Ci troviamo oggi nella paradossale situazione in cui le Regioni hanno innovato la normativa in materia di governo del territorio in totale assenza di una legge quadro nazionale e quindi esautorando di fatto il potere legislativo del Parlamento. Perché nessuno ha sollevato dubbi di costituzionalità? Come è possibile che su tante altre questioni si discuta per mesi e sulla gestione del futuro del nostro territorio neanche un minuto? Vi sembra davvero una questione così marginale?
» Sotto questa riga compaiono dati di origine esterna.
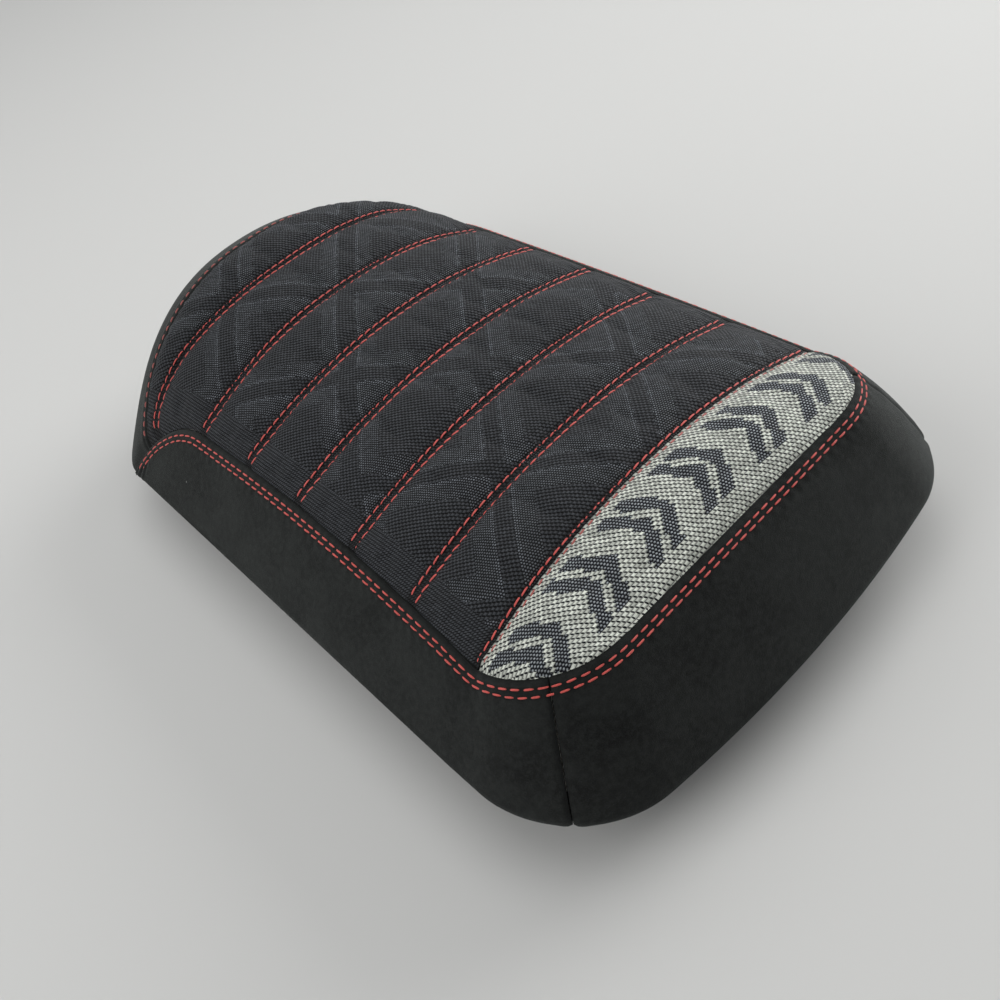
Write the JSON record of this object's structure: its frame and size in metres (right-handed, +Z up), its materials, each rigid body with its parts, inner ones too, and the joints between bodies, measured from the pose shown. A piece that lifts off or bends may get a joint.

Questo comportamento appare esiziale sia per la palese violazione della omessa disciplina comunitaria in materia di Valutazione Ambientale Strategica, sia per il colpo mortale inferto al concetto stesso di pianificazione in quanto impone ai Comuni una deroga totale ai loro Piani regolatori. Una specie di obbligo a non curarsi della pianificazione che non è errato interpretare come un condono edilizio preventivo. Gli effetti del Piano casa si tradurranno dunque in una nuova aggressione al paesaggio italiano, tesoro insostituibile e non replicabile e primo attrattore della più grande risorsa economica del Paese: il turismo. Signori presidenti, a questo punto vi chiediamo di non accettare alcuna proroga al Piano casa e di agire con fermezza sui vostri partiti per porre la massima attenzione a quelle norme regionali non ancora approvate e che toccano regioni dal delicato equilibrio ambientale, quali Campania, Liguria, Sicilia e Sardegna. Vi chiediamo inoltre di avviare un dibattito che porti a nuove misure legislative che fermino il crescente degrado del territorio e del paesaggio ponendo un freno al consumo di suolo; come del resto avviene nei maggiori Paesi europei. Nessun momento sarebbe più appropriato di questo per affrontare al più alto livello di rappresentanza politica, e dunque in Parlamento, un serio dibattito sull’uso e l’abuso del territorio e sulla tutela del paesaggio che l’articolo 9 della Costituzione pone tra i massimi capisaldi della nostra identità nazionale e che noi auspicheremmo fosse una delle priorità per chi abbiamo eletto a rappresentarci in Parlamento. In un’Italia unita nel dolore per la tragedia evitabile ci aspettiamo da tutti voi, oggi più che mai, una risposta concreta e una seria, onesta e responsabile presa di coscienza.